23 November 2015

New lease accounting standard set for 2019 introduction

The long-awaited new common standard for accounting for all leases is expected to be published by the end of 2015 and will be applicable from 1st January 2019.

After years of discussion the International Accounting Standards Board (IASB) and the Financial Accounting Standards Board (FASB) are finally nearing the compilation of the new standard.

For businesses leasing vehicles it means that the assets and liabilities arising from any lease contracts are recognised in financial accounts for companies accounting to International Financial Reporting Standards.

Historically, financial leases have had to be reported on the balance sheet, but not operating leases.

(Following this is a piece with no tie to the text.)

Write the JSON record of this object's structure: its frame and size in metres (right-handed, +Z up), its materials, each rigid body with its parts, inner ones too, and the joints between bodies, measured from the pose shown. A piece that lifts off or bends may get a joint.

The new approach to lease accounting, referred to as the ‘right of use approach’, differs substantially from the current standard which is based on an analysis of the risks and rewards inherent in the lease.

Under the ‘right of use’ model, a lessee would always recognise an asset, (the right to use the leased item), and a corresponding liability, i.e. rental payment, on its balance sheet, whereas under the current standard, a lessee recognises the leased asset only under so-called finance leases with a note to the accounts for operating lease liabilities.

Publicly listed companies already have to make a note to the annual report, which reflects any operating lease rentals payable.

The lease accounting rules only apply to publicly quoted firms that report to the International Financial Reporting Standards and the public sector. Businesses will need to ensure they report on their liabilities (rental payment arising under the lease) and their asset (the right to use the leased asset).

That, said the British Vehicle Rental and Leasing Association (BVRLA), was relatively straightforward if able to measure the two values and account for them in a consistent and simple manner.

In a statement, the BVRLA said: ‘Bringing these leased items onto a firm’s balance sheet will not in itself erode the commercial benefits of leasing. Leasing has already proven its value, sheltering companies from the risks associated with vehicle values and ensuring that more capital remains available than when assets are purchased outright. But it will inevitably impose a new reporting burden.’

FASB Chairman Russell G. Golden said: ‘We believe that this new standard is important because it will provide investors, lenders and other users of financial statements with a more accurate picture of the long-term financial obligations of the companies to which they provide capital.’